>> BEGIN Exercise data
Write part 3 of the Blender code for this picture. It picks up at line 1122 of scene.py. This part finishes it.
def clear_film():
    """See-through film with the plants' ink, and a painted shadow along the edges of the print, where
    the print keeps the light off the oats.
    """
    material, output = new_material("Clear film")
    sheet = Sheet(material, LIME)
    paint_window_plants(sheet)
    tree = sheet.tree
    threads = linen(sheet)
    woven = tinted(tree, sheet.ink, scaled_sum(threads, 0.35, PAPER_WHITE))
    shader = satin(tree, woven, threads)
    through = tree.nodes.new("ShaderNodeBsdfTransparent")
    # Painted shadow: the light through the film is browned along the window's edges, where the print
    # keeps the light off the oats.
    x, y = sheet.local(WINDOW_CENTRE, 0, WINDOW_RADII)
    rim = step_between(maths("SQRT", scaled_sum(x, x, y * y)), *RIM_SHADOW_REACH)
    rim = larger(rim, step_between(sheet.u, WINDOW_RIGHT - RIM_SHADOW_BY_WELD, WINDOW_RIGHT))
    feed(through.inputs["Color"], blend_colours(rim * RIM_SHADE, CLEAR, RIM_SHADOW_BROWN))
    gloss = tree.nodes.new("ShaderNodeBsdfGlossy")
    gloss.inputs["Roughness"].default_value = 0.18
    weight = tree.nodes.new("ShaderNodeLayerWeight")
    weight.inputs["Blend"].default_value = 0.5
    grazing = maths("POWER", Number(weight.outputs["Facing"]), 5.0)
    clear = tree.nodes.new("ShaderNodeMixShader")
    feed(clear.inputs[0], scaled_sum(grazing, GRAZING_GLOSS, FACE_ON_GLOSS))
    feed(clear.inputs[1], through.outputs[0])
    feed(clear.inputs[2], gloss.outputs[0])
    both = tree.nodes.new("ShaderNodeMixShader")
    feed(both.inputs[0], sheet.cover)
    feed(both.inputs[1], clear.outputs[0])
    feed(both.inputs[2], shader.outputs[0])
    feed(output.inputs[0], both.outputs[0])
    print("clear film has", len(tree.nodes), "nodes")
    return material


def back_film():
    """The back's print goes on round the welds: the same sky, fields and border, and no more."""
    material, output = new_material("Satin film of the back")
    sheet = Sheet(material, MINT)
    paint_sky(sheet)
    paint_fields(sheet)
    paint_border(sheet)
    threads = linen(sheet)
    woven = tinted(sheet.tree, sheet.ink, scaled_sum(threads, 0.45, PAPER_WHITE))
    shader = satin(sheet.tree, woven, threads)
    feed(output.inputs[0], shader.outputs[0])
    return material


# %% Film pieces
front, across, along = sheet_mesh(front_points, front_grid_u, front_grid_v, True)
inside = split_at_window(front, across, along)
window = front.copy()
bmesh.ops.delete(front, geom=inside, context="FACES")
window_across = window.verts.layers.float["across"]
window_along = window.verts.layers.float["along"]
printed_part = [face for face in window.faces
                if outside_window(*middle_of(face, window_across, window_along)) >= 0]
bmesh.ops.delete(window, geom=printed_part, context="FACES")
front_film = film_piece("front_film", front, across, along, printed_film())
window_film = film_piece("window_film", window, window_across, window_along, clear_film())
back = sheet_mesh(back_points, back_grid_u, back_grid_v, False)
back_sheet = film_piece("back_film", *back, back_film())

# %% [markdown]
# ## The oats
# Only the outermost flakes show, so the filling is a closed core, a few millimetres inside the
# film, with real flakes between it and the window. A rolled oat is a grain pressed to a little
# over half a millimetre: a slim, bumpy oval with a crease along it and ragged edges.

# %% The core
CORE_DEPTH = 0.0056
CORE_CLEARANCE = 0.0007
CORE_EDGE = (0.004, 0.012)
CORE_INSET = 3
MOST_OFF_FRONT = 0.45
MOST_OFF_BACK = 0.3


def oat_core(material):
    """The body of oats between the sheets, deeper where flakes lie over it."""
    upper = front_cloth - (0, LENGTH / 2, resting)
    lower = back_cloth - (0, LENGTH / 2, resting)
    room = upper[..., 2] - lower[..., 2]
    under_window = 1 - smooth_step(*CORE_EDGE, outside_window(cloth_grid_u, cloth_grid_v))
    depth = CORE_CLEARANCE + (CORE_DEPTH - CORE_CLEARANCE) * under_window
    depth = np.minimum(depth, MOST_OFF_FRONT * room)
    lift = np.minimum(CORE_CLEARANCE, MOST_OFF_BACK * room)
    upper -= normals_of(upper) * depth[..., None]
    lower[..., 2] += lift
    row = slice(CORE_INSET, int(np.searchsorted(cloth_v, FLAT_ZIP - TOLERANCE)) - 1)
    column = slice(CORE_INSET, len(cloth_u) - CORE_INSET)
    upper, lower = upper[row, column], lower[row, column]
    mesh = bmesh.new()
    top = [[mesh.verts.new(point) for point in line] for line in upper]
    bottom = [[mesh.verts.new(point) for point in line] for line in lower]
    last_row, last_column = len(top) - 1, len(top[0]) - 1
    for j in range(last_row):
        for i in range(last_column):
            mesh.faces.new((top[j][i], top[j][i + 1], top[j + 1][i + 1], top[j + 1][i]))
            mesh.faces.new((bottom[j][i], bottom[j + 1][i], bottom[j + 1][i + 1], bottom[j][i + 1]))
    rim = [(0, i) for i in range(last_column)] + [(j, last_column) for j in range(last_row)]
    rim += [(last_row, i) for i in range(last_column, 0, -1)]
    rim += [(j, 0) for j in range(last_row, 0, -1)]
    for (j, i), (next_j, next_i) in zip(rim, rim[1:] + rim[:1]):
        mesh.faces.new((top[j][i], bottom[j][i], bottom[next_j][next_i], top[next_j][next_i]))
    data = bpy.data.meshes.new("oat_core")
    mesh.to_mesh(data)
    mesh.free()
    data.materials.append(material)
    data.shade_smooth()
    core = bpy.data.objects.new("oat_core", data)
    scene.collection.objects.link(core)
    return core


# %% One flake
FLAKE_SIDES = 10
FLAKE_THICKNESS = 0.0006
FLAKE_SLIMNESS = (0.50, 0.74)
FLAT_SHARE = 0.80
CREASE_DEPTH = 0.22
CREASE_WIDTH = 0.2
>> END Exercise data
>> BEGIN Exercise data
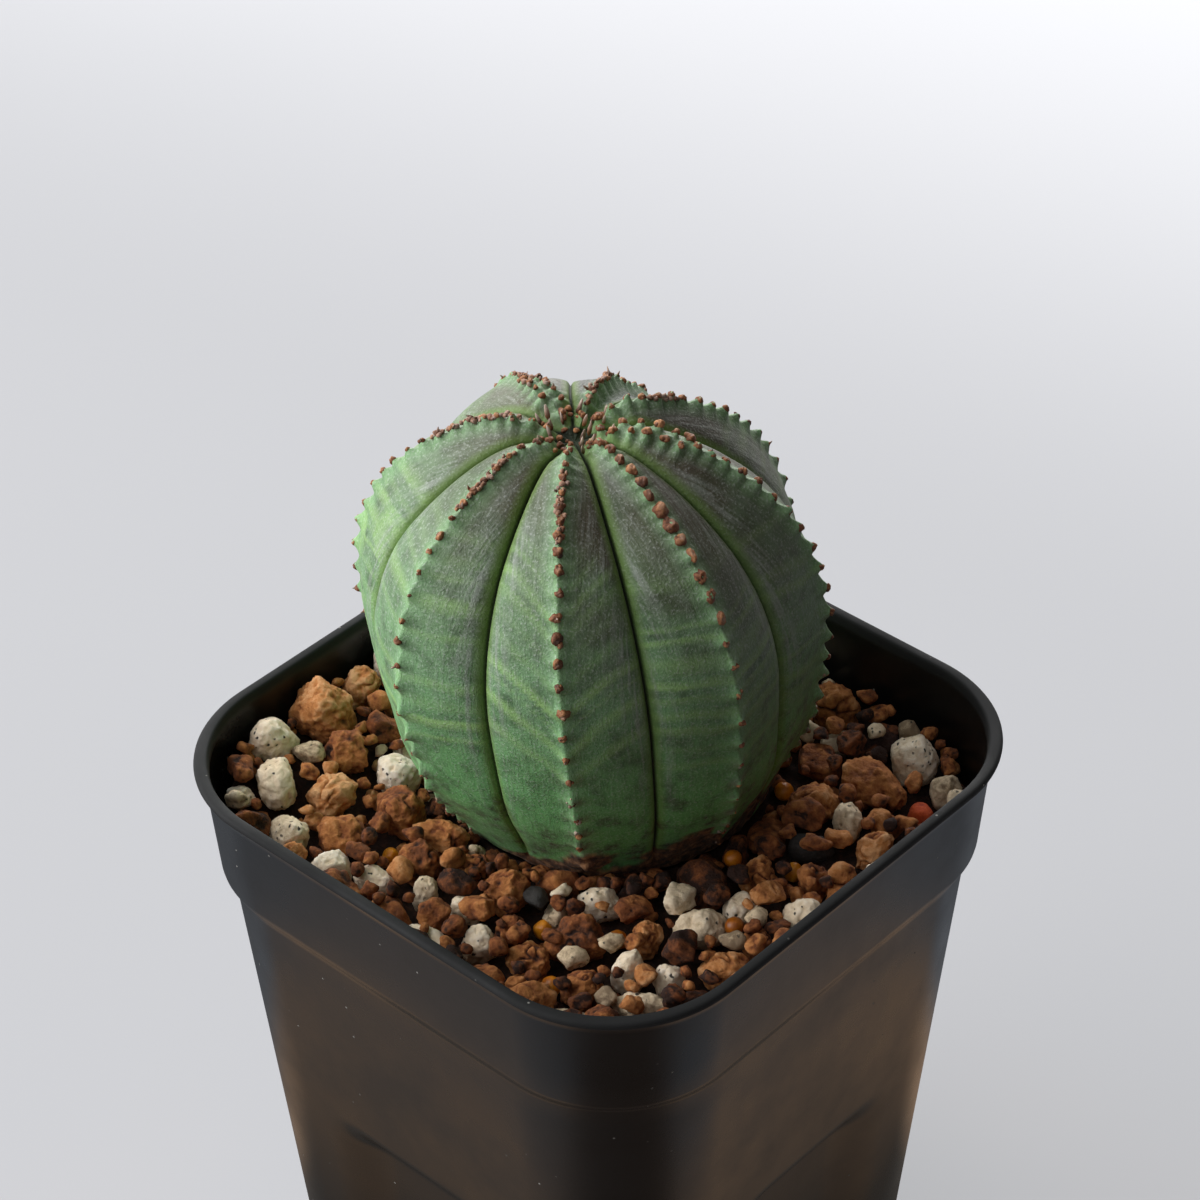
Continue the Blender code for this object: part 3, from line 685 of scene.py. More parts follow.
>> END Exercise data
== Set task ==
How many lines in the listing contain "Blender"? Answer with the number alone.

== Correct result ==
2